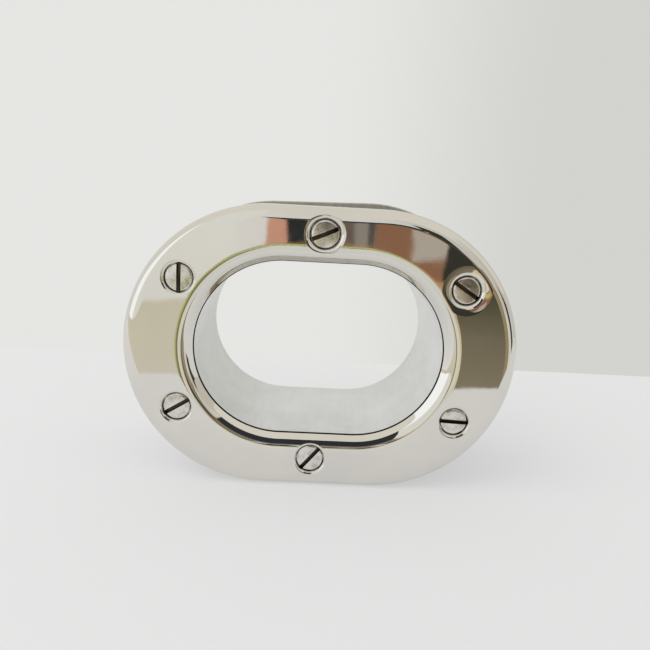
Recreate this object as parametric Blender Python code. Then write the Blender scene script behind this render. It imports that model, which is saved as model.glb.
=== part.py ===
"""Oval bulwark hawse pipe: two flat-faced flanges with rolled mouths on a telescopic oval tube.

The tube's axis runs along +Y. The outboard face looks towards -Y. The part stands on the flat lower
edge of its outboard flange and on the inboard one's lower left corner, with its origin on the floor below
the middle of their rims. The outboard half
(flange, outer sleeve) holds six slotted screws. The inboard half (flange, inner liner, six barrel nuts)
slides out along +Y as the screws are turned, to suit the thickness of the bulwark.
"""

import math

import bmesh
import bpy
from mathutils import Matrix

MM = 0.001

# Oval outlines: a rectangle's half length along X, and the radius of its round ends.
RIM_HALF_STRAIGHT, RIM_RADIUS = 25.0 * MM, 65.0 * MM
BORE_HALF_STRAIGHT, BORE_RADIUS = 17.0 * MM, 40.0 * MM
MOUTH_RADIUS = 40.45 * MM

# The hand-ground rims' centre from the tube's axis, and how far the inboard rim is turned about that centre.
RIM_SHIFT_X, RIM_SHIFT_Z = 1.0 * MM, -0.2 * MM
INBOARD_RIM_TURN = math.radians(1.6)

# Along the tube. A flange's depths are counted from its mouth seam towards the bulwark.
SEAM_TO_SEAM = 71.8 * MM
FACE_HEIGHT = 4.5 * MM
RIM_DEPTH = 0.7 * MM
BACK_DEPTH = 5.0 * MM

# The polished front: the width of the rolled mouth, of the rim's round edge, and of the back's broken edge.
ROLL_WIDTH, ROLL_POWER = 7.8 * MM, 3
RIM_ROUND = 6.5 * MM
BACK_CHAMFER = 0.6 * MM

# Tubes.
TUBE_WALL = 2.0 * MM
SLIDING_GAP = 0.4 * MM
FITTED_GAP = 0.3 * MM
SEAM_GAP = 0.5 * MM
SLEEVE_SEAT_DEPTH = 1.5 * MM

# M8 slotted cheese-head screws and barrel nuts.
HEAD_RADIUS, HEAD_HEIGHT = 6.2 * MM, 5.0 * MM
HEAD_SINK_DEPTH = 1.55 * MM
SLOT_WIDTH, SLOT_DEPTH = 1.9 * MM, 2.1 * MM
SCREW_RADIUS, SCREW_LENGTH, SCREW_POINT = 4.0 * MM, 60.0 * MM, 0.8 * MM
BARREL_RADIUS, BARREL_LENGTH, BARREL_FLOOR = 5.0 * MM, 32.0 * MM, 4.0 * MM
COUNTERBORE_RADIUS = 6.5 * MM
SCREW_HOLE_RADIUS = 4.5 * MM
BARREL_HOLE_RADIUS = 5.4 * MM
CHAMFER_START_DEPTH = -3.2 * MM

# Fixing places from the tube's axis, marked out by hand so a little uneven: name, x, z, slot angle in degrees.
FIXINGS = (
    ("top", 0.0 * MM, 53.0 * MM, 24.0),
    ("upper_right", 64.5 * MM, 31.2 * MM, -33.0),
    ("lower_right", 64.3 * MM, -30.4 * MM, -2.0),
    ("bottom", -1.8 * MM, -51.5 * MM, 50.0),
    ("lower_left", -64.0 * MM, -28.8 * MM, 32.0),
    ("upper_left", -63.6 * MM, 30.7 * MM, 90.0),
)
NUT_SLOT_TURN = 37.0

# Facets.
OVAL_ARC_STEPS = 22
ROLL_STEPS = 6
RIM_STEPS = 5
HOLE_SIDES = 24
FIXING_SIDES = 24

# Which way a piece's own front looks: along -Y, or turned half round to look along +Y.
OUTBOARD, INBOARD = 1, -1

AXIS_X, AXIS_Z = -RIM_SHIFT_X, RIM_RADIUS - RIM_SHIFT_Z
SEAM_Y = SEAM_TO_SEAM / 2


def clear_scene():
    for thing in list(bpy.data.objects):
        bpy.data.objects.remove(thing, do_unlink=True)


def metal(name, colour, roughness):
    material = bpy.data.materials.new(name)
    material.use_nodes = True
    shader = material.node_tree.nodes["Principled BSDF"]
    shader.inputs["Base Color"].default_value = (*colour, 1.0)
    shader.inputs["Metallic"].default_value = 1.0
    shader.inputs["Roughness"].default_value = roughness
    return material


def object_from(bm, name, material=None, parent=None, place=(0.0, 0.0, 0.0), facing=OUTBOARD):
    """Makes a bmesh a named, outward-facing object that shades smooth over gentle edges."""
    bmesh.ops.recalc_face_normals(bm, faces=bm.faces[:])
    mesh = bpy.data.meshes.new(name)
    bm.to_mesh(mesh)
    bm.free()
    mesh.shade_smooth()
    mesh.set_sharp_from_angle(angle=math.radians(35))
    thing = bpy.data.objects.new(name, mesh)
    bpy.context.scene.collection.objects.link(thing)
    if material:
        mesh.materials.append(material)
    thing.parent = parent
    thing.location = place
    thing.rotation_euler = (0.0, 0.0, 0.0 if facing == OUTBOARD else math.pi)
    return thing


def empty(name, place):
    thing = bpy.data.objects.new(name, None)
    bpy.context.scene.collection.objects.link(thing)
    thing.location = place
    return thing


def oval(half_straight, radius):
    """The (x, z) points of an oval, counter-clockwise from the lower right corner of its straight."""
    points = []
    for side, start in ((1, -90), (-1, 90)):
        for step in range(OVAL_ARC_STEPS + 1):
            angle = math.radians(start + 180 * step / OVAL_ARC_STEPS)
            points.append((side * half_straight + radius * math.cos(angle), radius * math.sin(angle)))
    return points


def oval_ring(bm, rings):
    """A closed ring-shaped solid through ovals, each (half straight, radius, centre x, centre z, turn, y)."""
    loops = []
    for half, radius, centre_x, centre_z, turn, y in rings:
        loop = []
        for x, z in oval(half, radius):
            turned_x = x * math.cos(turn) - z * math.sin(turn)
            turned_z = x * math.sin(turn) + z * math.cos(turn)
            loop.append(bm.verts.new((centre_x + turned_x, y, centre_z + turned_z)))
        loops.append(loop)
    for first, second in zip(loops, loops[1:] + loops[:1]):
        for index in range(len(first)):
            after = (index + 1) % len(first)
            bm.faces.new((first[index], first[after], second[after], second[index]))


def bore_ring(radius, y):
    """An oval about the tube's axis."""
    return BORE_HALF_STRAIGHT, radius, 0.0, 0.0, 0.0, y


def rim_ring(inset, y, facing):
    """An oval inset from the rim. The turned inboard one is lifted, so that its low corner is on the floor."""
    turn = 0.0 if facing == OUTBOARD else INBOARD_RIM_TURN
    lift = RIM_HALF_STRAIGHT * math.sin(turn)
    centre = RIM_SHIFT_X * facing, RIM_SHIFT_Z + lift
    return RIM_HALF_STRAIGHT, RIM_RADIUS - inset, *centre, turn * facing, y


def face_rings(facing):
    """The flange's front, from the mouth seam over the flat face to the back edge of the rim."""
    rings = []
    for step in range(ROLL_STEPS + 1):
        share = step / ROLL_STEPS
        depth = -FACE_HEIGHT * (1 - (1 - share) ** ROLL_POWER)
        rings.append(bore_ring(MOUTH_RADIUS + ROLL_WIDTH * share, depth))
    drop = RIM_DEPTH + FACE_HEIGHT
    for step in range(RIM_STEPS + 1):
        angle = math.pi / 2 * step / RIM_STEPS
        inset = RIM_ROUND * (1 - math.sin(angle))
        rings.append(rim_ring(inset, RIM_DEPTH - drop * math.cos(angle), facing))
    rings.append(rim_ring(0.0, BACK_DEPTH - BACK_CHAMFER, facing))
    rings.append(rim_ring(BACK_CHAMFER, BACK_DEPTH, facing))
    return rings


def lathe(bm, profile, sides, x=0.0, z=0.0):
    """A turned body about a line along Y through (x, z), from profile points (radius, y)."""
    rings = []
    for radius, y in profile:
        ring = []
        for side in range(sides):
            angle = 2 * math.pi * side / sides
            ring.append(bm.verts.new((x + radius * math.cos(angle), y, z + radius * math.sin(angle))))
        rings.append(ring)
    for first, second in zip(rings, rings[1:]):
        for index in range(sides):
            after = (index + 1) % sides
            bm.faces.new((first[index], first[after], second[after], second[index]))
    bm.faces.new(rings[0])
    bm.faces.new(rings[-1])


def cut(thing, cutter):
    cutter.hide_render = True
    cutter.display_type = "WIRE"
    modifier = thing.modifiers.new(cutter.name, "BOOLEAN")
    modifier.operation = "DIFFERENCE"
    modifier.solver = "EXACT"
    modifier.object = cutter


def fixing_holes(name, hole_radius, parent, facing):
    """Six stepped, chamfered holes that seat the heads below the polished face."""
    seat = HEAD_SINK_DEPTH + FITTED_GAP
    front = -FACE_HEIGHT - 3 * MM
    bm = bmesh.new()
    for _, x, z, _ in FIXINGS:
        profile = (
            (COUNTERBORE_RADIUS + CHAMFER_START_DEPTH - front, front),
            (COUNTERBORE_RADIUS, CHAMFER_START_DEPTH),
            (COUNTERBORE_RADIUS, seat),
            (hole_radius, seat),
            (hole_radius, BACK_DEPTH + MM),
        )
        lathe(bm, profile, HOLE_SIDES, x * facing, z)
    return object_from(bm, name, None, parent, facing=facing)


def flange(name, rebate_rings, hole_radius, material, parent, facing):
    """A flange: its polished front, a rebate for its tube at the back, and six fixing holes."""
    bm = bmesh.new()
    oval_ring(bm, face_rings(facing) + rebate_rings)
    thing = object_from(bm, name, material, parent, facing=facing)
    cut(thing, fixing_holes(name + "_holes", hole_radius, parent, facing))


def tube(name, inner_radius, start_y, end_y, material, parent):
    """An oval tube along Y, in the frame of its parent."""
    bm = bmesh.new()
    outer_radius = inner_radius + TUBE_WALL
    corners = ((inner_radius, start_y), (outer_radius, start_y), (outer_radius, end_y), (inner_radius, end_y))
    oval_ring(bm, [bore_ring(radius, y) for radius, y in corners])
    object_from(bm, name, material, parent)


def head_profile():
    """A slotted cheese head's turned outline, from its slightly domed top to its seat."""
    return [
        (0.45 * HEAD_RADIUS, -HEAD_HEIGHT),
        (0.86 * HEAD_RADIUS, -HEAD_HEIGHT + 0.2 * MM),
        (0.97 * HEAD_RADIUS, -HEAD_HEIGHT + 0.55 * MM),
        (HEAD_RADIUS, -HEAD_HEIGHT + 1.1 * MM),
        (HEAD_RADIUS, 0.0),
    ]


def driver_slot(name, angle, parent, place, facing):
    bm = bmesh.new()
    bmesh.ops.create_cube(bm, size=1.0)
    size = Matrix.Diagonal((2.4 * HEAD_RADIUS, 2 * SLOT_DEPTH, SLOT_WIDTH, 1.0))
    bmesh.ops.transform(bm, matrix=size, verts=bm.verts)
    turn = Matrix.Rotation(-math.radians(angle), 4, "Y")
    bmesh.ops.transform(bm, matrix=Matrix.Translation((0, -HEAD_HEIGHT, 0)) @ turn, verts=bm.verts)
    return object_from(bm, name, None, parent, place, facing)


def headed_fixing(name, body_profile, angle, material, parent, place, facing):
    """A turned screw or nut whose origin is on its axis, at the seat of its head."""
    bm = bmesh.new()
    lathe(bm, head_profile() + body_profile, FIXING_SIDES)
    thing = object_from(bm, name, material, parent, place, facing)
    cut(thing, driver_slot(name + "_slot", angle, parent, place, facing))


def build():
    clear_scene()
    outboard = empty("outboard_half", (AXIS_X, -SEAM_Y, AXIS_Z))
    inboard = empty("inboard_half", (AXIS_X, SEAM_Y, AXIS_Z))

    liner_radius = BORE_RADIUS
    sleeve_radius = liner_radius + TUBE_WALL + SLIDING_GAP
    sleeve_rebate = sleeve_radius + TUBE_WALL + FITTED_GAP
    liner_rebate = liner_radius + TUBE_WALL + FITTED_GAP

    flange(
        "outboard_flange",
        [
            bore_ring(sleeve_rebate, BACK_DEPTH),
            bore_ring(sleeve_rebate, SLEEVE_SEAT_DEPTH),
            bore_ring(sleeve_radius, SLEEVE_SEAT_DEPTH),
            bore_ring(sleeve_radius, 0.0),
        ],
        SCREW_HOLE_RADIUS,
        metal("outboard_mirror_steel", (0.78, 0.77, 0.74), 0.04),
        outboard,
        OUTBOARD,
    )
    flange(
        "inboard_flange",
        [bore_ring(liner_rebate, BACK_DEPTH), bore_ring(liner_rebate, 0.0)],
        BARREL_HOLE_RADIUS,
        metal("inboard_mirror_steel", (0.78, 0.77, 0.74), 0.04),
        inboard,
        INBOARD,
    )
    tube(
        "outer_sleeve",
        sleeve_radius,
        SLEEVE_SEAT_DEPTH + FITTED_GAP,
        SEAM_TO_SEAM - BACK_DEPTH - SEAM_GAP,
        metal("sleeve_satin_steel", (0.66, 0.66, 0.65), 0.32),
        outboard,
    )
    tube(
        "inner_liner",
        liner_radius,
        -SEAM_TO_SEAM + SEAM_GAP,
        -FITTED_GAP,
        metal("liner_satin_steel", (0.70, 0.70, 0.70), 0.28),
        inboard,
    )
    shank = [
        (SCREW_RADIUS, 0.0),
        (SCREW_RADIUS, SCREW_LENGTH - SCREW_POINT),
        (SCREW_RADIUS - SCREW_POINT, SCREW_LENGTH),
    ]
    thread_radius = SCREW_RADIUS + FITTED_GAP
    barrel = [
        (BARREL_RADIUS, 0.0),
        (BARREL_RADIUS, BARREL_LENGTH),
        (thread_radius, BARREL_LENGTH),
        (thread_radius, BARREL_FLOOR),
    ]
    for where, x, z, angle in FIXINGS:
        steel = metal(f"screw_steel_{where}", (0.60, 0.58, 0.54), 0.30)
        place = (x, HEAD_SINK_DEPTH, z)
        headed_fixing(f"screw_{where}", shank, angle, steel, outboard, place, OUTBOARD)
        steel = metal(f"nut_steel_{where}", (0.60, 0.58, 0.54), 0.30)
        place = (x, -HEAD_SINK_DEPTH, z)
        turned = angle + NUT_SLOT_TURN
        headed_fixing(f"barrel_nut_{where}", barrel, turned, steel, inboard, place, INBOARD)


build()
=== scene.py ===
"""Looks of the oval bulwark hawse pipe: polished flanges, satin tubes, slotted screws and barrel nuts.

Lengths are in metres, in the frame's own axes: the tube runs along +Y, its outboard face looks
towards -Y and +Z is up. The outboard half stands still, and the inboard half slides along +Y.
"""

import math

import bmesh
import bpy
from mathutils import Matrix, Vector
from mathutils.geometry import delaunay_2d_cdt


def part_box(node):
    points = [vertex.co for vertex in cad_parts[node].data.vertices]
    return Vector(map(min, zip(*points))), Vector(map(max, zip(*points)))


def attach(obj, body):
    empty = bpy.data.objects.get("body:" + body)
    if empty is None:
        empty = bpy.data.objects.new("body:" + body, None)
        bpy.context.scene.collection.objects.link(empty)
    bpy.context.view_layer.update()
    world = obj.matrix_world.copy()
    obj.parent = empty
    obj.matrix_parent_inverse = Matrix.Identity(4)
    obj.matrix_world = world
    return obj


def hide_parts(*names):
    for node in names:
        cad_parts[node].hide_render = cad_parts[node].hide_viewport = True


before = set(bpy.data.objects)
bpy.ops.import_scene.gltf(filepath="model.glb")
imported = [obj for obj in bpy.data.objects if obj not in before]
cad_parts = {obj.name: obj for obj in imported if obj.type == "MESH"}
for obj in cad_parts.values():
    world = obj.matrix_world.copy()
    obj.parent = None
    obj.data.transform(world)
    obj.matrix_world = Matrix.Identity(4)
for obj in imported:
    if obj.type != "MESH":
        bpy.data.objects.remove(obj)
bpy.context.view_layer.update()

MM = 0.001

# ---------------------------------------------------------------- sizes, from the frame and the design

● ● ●

Print exactly the run of lines that starts at the line with "place = (x, HEAD_SINK_DEPTH, z)" and ends at the line with "points = [vertex.co". Leave out every other line.

◆ **The response**:
        place = (x, HEAD_SINK_DEPTH, z)
        headed_fixing(f"screw_{where}", shank, angle, steel, outboard, place, OUTBOARD)
        steel = metal(f"nut_steel_{where}", (0.60, 0.58, 0.54), 0.30)
        place = (x, -HEAD_SINK_DEPTH, z)
        turned = angle + NUT_SLOT_TURN
        headed_fixing(f"barrel_nut_{where}", barrel, turned, steel, inboard, place, INBOARD)


build()
=== scene.py ===
"""Looks of the oval bulwark hawse pipe: polished flanges, satin tubes, slotted screws and barrel nuts.

Lengths are in metres, in the frame's own axes: the tube runs along +Y, its outboard face looks
towards -Y and +Z is up. The outboard half stands still, and the inboard half slides along +Y.
"""

import math

import bmesh
import bpy
from mathutils import Matrix, Vector
from mathutils.geometry import delaunay_2d_cdt


def part_box(node):
    points = [vertex.co for vertex in cad_parts[node].data.vertices]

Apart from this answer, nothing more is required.